--- SET EXERCISE ---
Below is the data. Give it again, complete and exact.

--- INFORMATION SHOWN ---

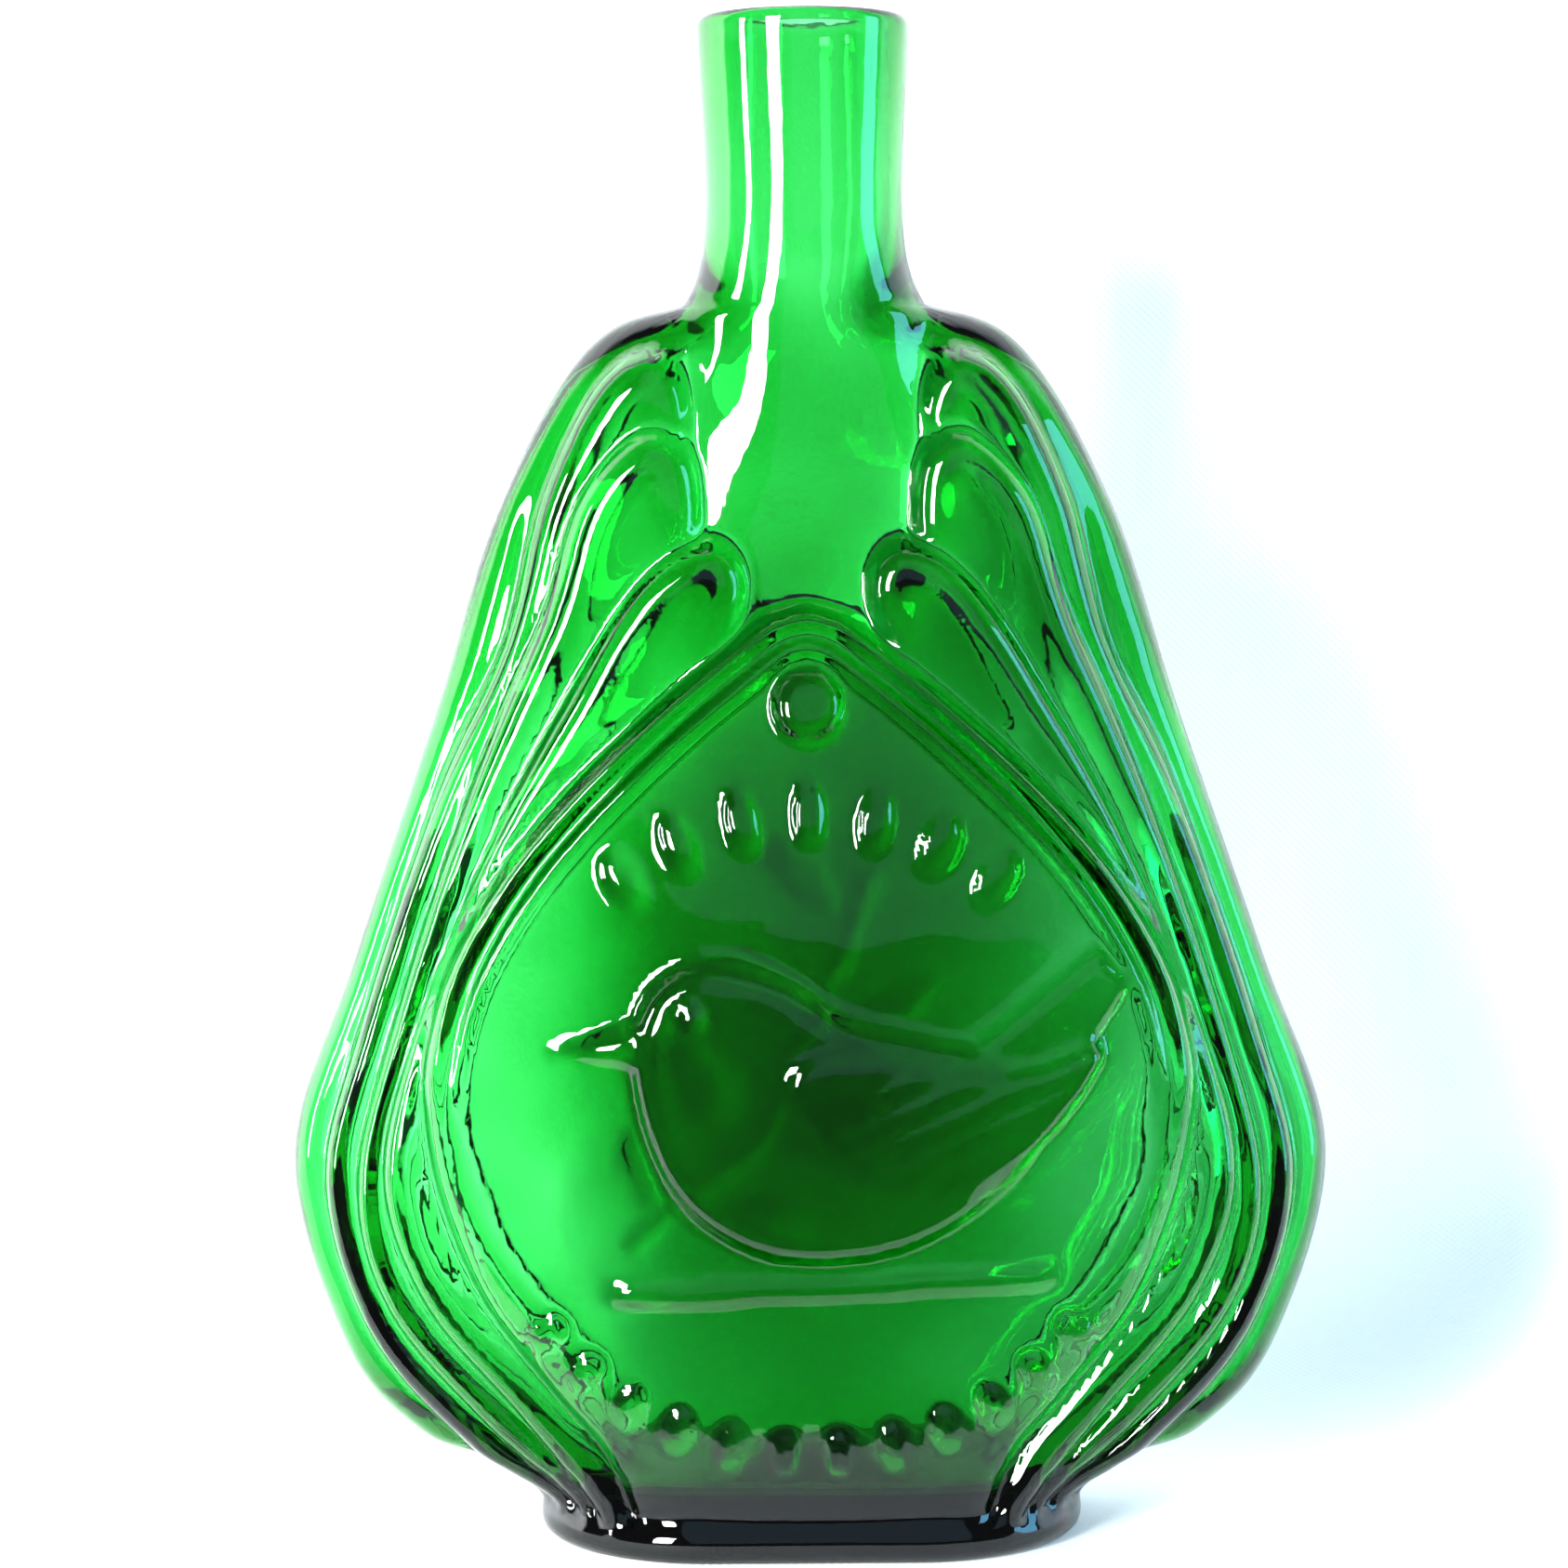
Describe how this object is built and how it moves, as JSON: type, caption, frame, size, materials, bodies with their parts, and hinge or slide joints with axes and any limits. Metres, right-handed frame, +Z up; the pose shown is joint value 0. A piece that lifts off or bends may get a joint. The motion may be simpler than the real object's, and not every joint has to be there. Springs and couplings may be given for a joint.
{
  "type": "decorative glass flask",
  "caption": "Flat pear-shaped flask of moulded green glass: side ribs end in petals, a domed front medallion carries a songbird in relief, with a plain open neck and an oval foot.",
  "frame": {"origin": "middle of the standing face under the foot", "axes": "+Z up along the neck, +X to the right across the body, the decorated front faces -Y"},
  "size_m": [0.1398, 0.0579, 0.2032],
  "materials": {
    "green_glass": "clear emerald moulded glass, fire-polished, slightly wavy"
  },
  "bodies": {
    "root": {"neck": "green_glass", "front_shell": "green_glass", "rear_shell": "green_glass", "foot": "green_glass"}
  },
  "joints": []
}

---

--- TASK RESPONSE ---
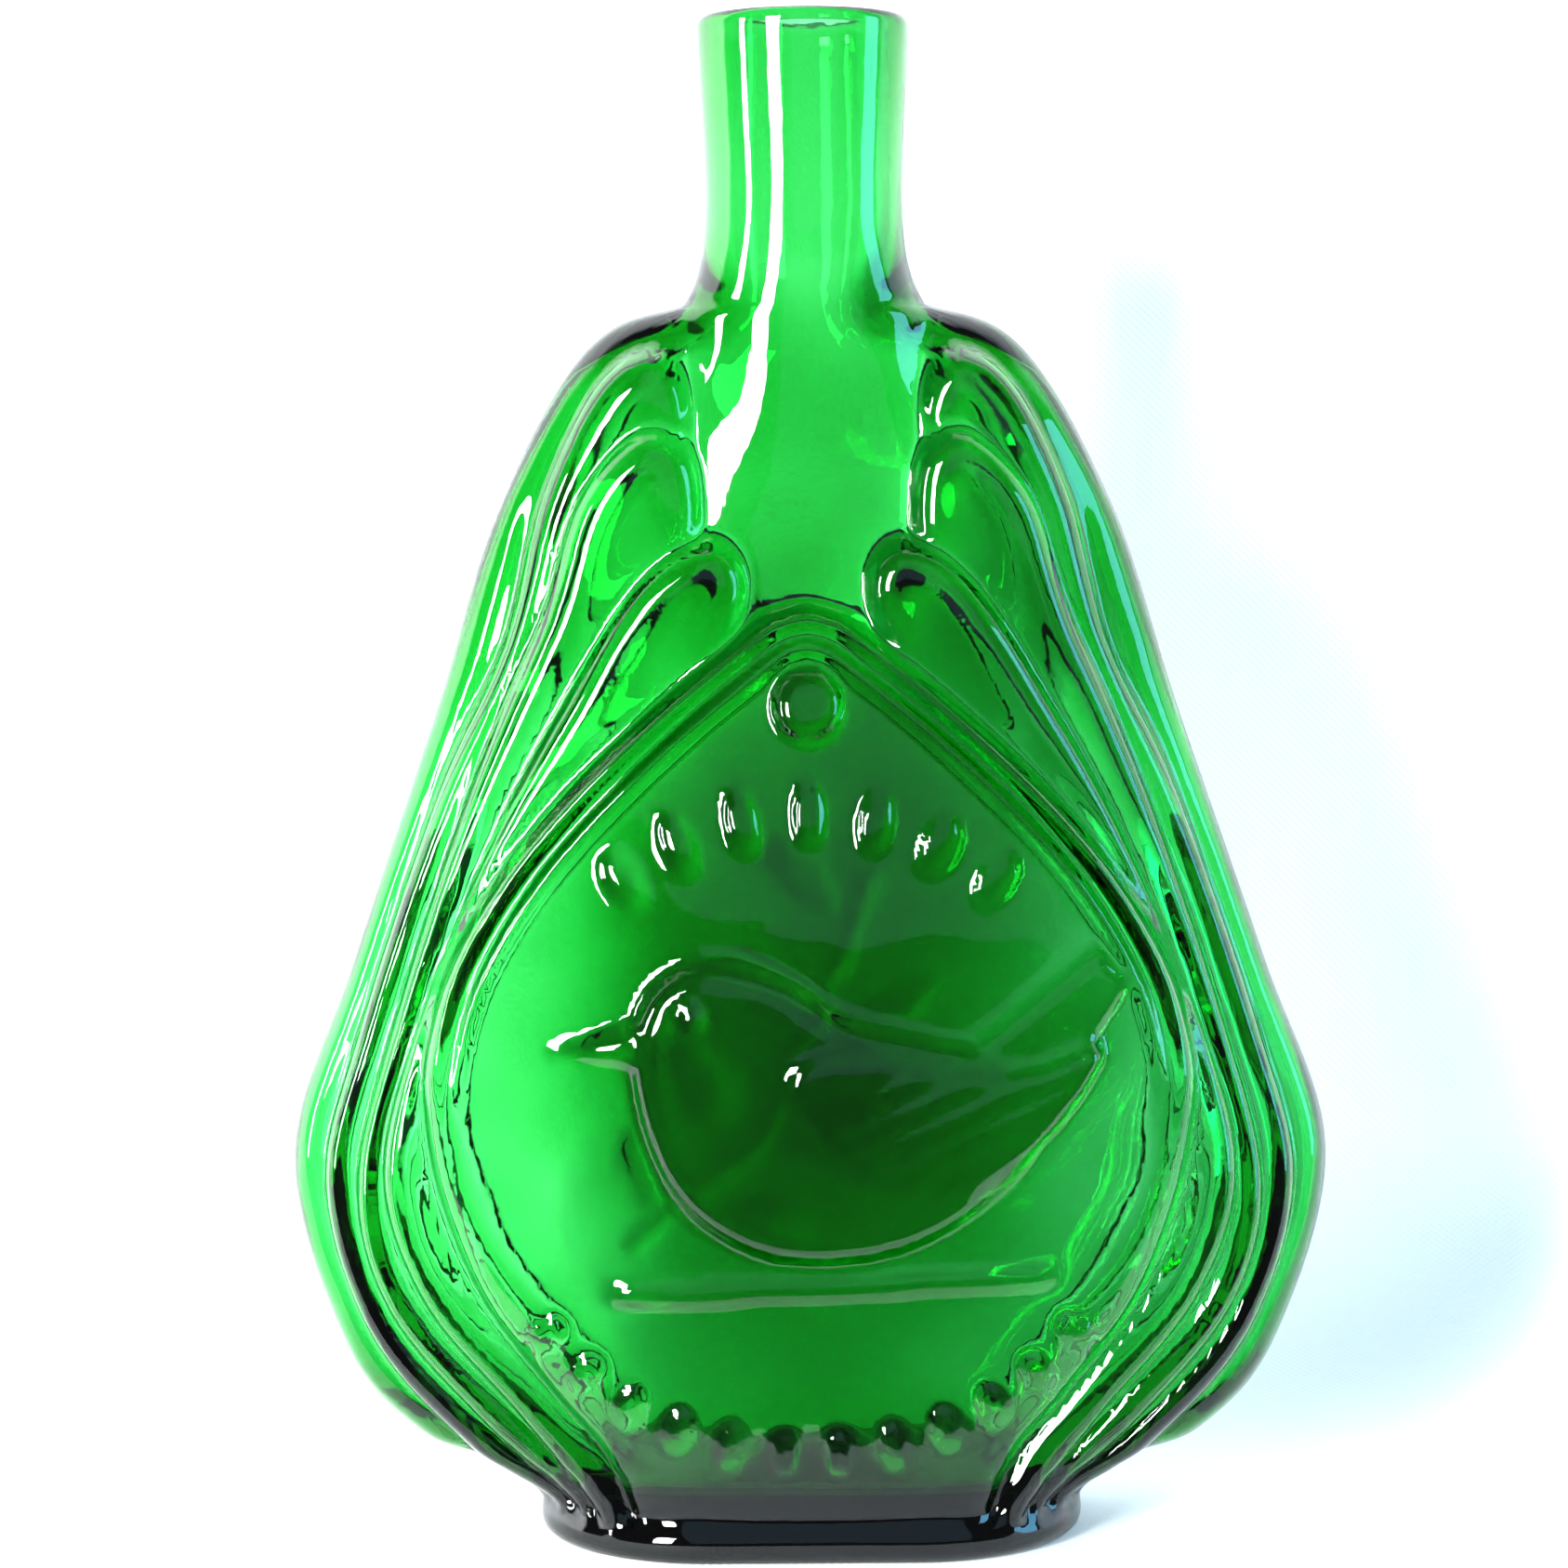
Describe how this object is built and how it moves, as JSON: type, caption, frame, size, materials, bodies with their parts, and hinge or slide joints with axes and any limits. Metres, right-handed frame, +Z up; the pose shown is joint value 0. A piece that lifts off or bends may get a joint. The motion may be simpler than the real object's, and not every joint has to be there. Springs and couplings may be given for a joint.
{
  "type": "decorative glass flask",
  "caption": "Flat pear-shaped flask of moulded green glass: side ribs end in petals, a domed front medallion carries a songbird in relief, with a plain open neck and an oval foot.",
  "frame": {"origin": "middle of the standing face under the foot", "axes": "+Z up along the neck, +X to the right across the body, the decorated front faces -Y"},
  "size_m": [0.1398, 0.0579, 0.2032],
  "materials": {
    "green_glass": "clear emerald moulded glass, fire-polished, slightly wavy"
  },
  "bodies": {
    "root": {"neck": "green_glass", "front_shell": "green_glass", "rear_shell": "green_glass", "foot": "green_glass"}
  },
  "joints": []
}